Stop after the line with "return vectors @ self.turn.T": repeat exactly every line before it, beginning with the first, and that line itself.

# START OF GIVEN DATA

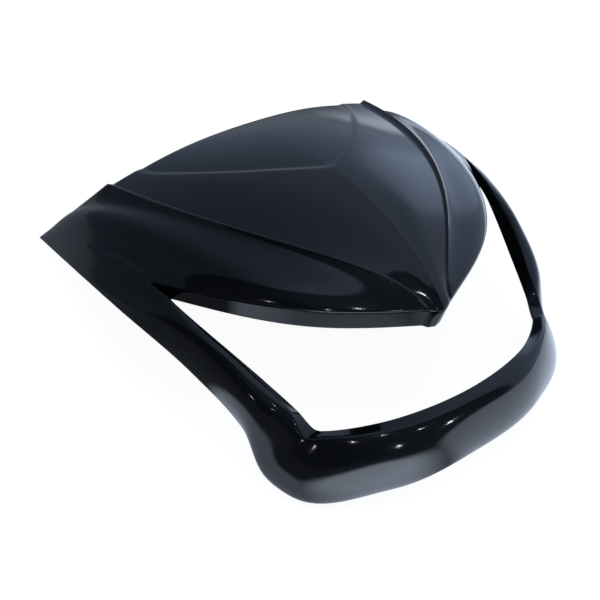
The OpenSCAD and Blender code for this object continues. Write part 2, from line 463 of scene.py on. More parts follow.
@dataclass
class Lay:
    """How the cowl lies: tilted about X on its rear corners and lip, over the frame's origin."""

    sizes: CowlSizes
    shift_y: float = 0.0
    shift_z: float = 0.0

    def __post_init__(self) -> None:
        """Works out the tilt from the height and distance of the rear corners."""
        tilt = math.atan2(self.sizes.corner_h, self.sizes.corner_back + self.sizes.lip_reach)
        self.turn = np.array(Matrix.Rotation(-tilt, 3, "X"))

    def turned(self, vectors: np.ndarray) -> np.ndarray:
        """Tilts directions from the level cowl to the laid one."""
        return vectors @ self.turn.T

    def placed(self, points: np.ndarray) -> np.ndarray:
        """Tilts and moves points from the level cowl to the frame."""
        return self.turned(points) + (0, self.shift_y, self.shift_z)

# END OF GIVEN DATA

ANSWER TO THIS EXERCISE:
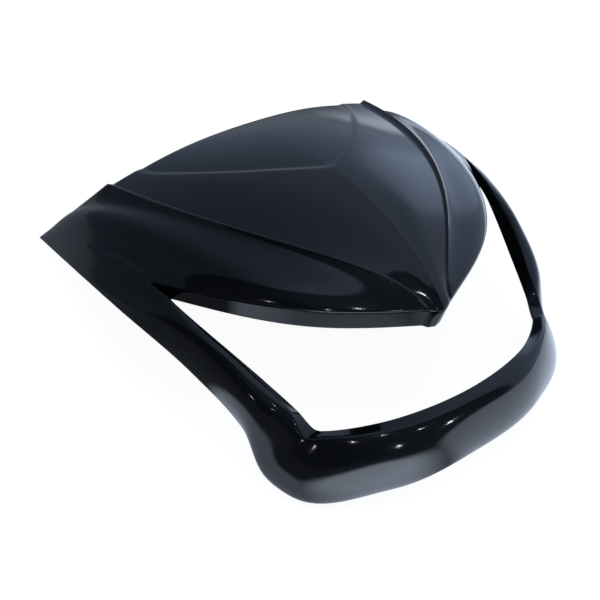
The OpenSCAD and Blender code for this object continues. Write part 2, from line 463 of scene.py on. More parts follow.
@dataclass
class Lay:
    """How the cowl lies: tilted about X on its rear corners and lip, over the frame's origin."""

    sizes: CowlSizes
    shift_y: float = 0.0
    shift_z: float = 0.0

    def __post_init__(self) -> None:
        """Works out the tilt from the height and distance of the rear corners."""
        tilt = math.atan2(self.sizes.corner_h, self.sizes.corner_back + self.sizes.lip_reach)
        self.turn = np.array(Matrix.Rotation(-tilt, 3, "X"))

    def turned(self, vectors: np.ndarray) -> np.ndarray:
        """Tilts directions from the level cowl to the laid one."""
        return vectors @ self.turn.T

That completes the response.